The original recipe is for six eggs, and instructs you to divide the egg/milk/cream/butter mixture between two zipper bags, but I wanted to see if it could be done in one big bag, and how that would affect the cooking time, texture and flavour of the eggs.

Will It Sous Vide? The Great Scrambled Egg Scale Up

I made three batches of the egg mixture: A batch containing six eggs, a batch containing 12 and a batch containing 24 damn chicken ova. I scaled the other ingredients (milk, heavy cream and melted butter) up appropriately and mixed it all together. Then I bagged them up and threw them into a constant temperature water bath set to 75C, pulling them out and squishing them around every five minutes or so to “scramble” them effectively. Unfortunately, the temperature didn’t stay constant, as the sudden addition of 42 cold eggs plus a bunch of cream and milk cooled the water by a few degrees.

Will It Sous Vide? The Great Scrambled Egg Scale Up

It took about 20 minutes for the water to come back up to 75C, and the eggs just kind of hung out, all liquidy until then. Once the temp made it back up, the magic started to happen. As one would expect, the smallest batch started to form curds the quickest, finishing up at the half hour mark. (So, 10 minutes after the bath came back up to temp.)

Will It Sous Vide? The Great Scrambled Egg Scale Up
6-eggs-at-a-time batch

Six-eggs-at-a-time batch

As with the first time I made these eggs, they were flawless. They were custardy, creamy and rich, practically begging to be scooped up with some thick, crunchy toast. I didn’t have time for toast though, as I still had more egg bags to squish around. (In terms of cheese, these do not need them, as they are already super creamy. If you simply must add more dairy though, pick something salty and hard, and grate it just over the eggs just before serving, maybe with a sprinkle of fresh chives.)

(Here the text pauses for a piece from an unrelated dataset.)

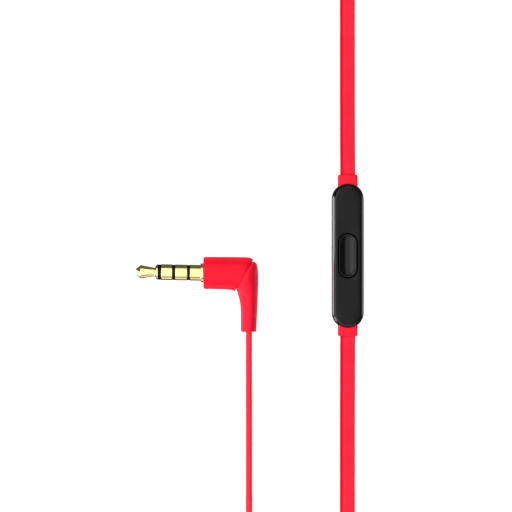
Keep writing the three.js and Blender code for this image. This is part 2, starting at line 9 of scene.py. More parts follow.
import bpy
import numpy as np
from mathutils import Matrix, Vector


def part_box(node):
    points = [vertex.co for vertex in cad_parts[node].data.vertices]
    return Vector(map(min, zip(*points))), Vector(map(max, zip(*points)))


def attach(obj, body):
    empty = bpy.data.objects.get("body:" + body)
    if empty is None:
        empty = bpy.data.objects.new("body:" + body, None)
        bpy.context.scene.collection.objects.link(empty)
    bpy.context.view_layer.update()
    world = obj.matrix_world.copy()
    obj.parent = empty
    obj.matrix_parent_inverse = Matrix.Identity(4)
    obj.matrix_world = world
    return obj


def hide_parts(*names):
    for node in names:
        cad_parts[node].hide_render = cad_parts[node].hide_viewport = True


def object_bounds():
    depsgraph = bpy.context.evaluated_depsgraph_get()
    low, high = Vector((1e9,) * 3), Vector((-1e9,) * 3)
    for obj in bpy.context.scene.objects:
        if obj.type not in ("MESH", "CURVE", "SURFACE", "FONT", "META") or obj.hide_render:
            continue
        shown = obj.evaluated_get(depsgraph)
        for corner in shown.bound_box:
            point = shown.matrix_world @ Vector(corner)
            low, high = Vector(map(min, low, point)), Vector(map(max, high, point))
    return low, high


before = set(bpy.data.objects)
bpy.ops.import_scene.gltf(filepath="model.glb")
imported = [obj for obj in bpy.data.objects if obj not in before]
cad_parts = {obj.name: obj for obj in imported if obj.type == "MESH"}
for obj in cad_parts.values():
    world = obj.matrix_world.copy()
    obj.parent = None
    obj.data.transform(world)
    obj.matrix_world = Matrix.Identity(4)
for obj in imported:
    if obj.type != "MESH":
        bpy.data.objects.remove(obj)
CAD_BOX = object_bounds()

# ---- Driving dimensions, in millimetres ----

MM = 0.001
FIXED = "earphones"

CORD_WIDTH = 3.3
CORD_THICKNESS = 1.36
CORD_CORNER = 0.45
ON_EDGE_Z = CORD_WIDTH / 2
FLAT_Z = 0.7

PLUG_TIP = np.array([-26.37, -3.65, 3.45])
PLUG_CORD_X = -1.56
PIN_RADIUS, BAND_RADIUS = 1.75, 1.68
# The pin leans about one degree: how far its tip is above its axis, and how far it falls each millimetre.
PIN_RISE, PIN_FALL = 0.21, 0.0177
HOUSING_START = 14.83
ELBOW_END_Y = -16.64

REMOTE_X, REMOTE_Y = 20.17, 0.13
REMOTE_WIDTH, REMOTE_LENGTH, REMOTE_HEIGHT = 7.03, 31.82, 4.8
REMOTE_SPLIT = 2.1
SLOT_SIZE = (4.4, 10.04)
PORT_Z = 2.4

HANK_Y = -91.8
HANK_LEFT, HANK_RIGHT = -12.0, 48.0
HANK_Z = 0.6 + ON_EDGE_Z
HANK_INNER_TURN = 10.44
TURN_PITCH = 1.5
LEFT_BRANCH_RADIUS = 17.3
RIGHT_BRANCH_RADIUS = 18.8
TIE_X, TIE_WIDTH = 4.0, 5.0

SPLITTER_X, SPLITTER_Y = 32.0, HANK_Y - 20.4
SPLITTER_WIDTH, SPLITTER_LENGTH, SPLITTER_HEIGHT = 7.0, 24.0, 5.2
SPLITTER_SPLIT = 2.5
SPLITTER_PORT_Z = 2.6

LEFT_BUD, RIGHT_BUD = (62.0, 70.8), (47.5, 70.8)
LEAN = math.radians(25)
NOZZLE_ROOT_Z = 6.5
RELIEF_Z = 2.6
RELIEF_ANGLES = {"left": -math.pi / 2, "right": 3 * math.pi / 4}

# The photograph's view is this wide at the height of the plug's middle.
VIEW_WIDTH = 112.53
LENS, SENSOR = 200.0, 36.0

bud_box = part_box("left_rear_cover")
PLAN_ORIGIN = np.array([
    (bud_box[0][0] + bud_box[1][0]) / 2 / MM - LEFT_BUD[0],
    (bud_box[0][1] + bud_box[1][1]) / 2 / MM - LEFT_BUD[1],
    0.0,
])


def on_plan(points):
    return (np.asarray(points, float) + PLAN_ORIGIN) * MM


# ---- Camera ----

camera = bpy.data.objects.new("camera", bpy.data.cameras.new("camera"))
bpy.context.scene.collection.objects.link(camera)
camera.data.lens = LENS
camera.data.sensor_width = SENSOR
camera.data.clip_end = 20.0
camera_height = PLUG_TIP[2] + VIEW_WIDTH * LENS / SENSOR
camera.location = Vector(on_plan([0.0, 0.0, camera_height]))
bpy.context.scene.camera = camera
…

Next to finish was the “medium” 12-egg batch (surprise!), which clocked in 40 minutes. There were no huge differences between the batches, at least not taste-wise, though I did notice some slightly bigger curds, along with more “white parts” distributed throughout the scramble. Not a huge deal though, and I wouldn’t be able to tell the difference in a blind taste test.

Will It Sous Vide? The Great Scrambled Egg Scale Up
A dozen.

A dozen.

Finally, the big boy started to form tasty little curds, but I wasn’t sure the “squishing around with my fingers” method was properly agitating the eggs and cooking them evenly, so I opened the bag up and stirred them a bit with a silicone spatula before returning them to the bath. (I was also concerned about putting too much stress on the bag with repetitive squeezing, and didn’t want a repeat of the Great Cheesecake Disaster of 2016.) After five minutes, I removed them once more and gave them another quick stir before plunking the bag back in for a final five minutes.

Will It Sous Vide? The Great Scrambled Egg Scale Up
Monster batch.

Monster batch.

Like the two batches before this mega batch, these eggs were transcendent. They were all the things they were supposed to be: Velvety and custardy, with (mostly) tiny, yolk-rich curds. As with the medium batch, there were a few bigger curds in there, but not enough to alter this glorious egg eating experience.

So, back to our driving question: Will large batches of scrambled eggs sous vide?

The answer: Heck yes, though it will take a little bit longer. A three-egg batch takes 15 minutes, the six-egg batch took 30, a dozen eggs took 40 minutes and two-dozen took a total of 50 minutes. This also may change depending on how much your water bath drops when your first submerge your egg mixture, and how long it takes to for the temperature to return to 75C. I was using my largest water tub, so it took a whole 20 minutes, but that would have been less with a smaller bath.

Bottom line though, you can make two dozen perfectly-scrambled, super-creamy and delicious eggs all at once in under an hour, which should make your brunch guests exceedingly happy and very impressed.